Material provided:
======
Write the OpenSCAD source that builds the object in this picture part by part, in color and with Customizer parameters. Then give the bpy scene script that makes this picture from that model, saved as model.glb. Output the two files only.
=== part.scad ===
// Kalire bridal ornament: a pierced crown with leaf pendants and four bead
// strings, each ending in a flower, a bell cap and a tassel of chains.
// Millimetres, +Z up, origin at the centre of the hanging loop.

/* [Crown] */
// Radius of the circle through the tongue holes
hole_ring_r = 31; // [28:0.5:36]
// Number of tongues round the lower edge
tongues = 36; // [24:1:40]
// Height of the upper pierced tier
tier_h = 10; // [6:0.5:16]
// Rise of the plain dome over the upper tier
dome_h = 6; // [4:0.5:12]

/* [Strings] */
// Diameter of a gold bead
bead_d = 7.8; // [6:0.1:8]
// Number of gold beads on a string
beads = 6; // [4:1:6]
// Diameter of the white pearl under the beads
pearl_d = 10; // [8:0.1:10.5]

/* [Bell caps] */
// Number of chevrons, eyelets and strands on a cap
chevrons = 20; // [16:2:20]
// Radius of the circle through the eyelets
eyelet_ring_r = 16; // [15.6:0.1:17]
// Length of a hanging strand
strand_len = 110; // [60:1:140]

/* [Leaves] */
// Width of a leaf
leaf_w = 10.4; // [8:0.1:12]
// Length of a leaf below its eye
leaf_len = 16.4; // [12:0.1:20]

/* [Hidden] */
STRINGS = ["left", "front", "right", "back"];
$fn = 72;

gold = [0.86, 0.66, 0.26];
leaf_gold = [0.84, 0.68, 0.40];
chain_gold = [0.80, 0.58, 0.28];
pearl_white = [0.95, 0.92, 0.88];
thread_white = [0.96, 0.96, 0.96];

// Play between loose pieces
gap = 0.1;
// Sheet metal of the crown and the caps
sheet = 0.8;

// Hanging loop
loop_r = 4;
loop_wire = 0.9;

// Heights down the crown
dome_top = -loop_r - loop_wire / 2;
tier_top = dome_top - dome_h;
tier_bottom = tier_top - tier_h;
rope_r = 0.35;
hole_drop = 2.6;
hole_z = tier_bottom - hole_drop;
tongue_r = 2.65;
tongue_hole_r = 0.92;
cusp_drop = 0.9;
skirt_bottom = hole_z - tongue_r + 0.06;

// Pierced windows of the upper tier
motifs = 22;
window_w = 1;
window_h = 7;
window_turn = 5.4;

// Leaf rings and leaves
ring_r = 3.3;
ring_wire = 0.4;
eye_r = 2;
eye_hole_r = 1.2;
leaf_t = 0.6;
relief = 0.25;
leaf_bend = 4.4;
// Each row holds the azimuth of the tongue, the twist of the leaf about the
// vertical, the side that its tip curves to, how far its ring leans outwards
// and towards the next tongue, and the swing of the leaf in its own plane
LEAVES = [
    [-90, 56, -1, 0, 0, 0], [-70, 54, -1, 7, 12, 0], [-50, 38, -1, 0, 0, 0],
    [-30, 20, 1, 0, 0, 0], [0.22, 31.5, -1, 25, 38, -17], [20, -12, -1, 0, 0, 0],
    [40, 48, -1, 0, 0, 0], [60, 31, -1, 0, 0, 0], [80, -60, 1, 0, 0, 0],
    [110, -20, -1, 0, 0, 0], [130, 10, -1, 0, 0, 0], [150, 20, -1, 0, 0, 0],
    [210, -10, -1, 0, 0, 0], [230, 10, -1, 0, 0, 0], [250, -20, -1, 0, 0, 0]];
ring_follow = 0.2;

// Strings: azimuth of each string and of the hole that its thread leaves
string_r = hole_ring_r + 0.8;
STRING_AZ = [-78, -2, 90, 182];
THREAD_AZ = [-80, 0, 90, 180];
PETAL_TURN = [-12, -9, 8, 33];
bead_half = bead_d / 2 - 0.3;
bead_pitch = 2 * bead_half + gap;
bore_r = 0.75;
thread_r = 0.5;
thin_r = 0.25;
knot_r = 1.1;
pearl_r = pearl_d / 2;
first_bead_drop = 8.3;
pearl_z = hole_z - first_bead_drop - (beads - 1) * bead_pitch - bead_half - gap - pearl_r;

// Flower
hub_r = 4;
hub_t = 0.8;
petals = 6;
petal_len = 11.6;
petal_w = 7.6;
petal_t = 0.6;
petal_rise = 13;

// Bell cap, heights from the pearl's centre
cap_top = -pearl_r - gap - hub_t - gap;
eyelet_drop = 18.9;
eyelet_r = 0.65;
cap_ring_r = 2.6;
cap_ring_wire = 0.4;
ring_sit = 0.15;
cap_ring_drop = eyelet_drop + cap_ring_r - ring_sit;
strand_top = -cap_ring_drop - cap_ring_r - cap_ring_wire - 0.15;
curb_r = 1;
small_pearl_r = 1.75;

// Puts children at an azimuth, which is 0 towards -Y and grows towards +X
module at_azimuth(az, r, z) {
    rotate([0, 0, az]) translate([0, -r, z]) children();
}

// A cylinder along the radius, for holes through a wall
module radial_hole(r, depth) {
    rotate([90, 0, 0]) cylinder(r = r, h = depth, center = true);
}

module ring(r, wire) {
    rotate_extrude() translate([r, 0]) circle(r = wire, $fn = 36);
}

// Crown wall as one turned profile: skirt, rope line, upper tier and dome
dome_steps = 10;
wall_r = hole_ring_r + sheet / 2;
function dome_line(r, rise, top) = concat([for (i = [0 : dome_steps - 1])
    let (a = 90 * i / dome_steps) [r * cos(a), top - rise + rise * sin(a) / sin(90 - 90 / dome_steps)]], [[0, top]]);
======
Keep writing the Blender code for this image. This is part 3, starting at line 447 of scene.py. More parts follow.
======
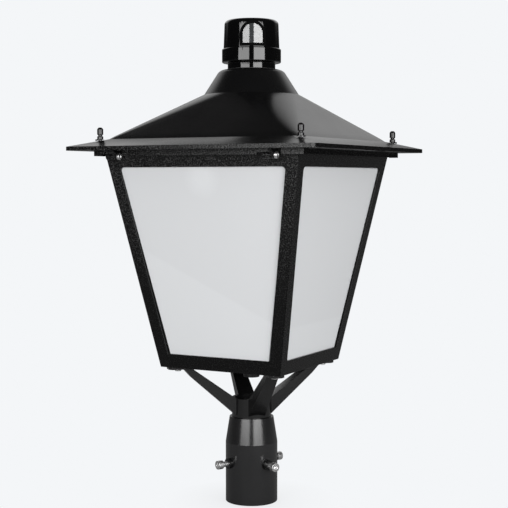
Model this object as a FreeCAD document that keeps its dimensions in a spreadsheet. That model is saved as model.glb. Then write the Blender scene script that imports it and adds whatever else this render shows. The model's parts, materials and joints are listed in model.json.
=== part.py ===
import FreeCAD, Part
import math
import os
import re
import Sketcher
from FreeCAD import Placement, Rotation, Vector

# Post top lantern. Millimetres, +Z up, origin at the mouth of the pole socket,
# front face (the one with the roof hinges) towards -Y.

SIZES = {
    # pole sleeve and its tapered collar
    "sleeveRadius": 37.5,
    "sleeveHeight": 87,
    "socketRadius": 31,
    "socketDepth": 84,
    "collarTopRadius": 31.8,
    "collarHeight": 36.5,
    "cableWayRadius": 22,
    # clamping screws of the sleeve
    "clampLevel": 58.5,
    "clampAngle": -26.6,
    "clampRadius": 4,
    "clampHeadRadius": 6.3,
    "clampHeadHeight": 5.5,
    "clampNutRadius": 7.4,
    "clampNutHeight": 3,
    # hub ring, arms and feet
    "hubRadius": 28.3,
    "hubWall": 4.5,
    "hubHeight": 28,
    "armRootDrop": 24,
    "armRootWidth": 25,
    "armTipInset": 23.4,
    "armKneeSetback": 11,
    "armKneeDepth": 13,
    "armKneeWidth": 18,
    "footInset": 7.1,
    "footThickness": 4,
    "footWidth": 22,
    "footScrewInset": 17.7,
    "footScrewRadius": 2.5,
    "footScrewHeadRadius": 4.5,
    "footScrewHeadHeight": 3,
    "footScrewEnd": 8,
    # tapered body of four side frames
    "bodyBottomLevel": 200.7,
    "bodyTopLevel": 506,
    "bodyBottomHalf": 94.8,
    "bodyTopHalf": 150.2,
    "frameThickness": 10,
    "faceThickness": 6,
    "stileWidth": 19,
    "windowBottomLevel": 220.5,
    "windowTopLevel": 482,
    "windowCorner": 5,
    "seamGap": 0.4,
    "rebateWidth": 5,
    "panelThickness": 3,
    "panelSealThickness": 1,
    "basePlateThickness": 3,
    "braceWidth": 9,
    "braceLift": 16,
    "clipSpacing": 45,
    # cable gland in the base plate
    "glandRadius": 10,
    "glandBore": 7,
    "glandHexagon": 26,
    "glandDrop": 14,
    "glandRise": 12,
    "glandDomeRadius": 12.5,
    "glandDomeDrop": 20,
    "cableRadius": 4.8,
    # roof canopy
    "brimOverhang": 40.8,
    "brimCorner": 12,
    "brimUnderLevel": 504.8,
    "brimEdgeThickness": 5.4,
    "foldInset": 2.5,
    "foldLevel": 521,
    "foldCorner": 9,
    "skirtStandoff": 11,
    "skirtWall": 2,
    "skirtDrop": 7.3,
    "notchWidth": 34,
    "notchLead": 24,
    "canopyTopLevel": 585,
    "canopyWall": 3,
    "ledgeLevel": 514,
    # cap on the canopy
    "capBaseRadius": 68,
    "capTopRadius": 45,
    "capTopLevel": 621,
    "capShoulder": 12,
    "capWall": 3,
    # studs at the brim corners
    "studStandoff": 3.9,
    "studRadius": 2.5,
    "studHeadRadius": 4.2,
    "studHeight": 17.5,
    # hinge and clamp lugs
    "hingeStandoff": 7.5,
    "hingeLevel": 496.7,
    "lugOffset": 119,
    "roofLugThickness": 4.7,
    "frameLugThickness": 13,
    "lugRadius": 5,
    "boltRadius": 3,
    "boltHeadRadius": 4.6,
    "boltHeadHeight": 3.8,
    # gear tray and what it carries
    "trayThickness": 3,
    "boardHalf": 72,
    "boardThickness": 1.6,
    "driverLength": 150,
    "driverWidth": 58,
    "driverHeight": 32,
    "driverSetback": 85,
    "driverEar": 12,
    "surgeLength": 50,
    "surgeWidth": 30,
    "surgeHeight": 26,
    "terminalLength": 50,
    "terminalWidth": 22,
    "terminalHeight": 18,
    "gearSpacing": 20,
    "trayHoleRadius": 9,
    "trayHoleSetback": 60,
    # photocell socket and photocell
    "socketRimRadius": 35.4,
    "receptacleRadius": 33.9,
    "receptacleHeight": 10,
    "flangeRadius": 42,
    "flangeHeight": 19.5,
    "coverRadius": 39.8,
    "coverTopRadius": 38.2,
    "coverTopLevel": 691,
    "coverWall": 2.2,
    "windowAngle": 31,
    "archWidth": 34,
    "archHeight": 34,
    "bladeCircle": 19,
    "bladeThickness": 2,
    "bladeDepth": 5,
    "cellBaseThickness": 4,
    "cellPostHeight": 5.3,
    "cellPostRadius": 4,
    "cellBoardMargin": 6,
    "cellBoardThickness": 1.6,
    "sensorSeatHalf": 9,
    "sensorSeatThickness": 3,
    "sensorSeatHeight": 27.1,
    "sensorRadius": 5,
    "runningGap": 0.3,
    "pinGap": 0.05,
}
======
Return only the stretch of the material above from the line holding "Write the OpenSCAD" through the line holding "the hanging loop.", copied exactly.

Complete answer:
Write the OpenSCAD source that builds the object in this picture part by part, in color and with Customizer parameters. Then give the bpy scene script that makes this picture from that model, saved as model.glb. Output the two files only.
=== part.scad ===
// Kalire bridal ornament: a pierced crown with leaf pendants and four bead
// strings, each ending in a flower, a bell cap and a tassel of chains.
// Millimetres, +Z up, origin at the centre of the hanging loop.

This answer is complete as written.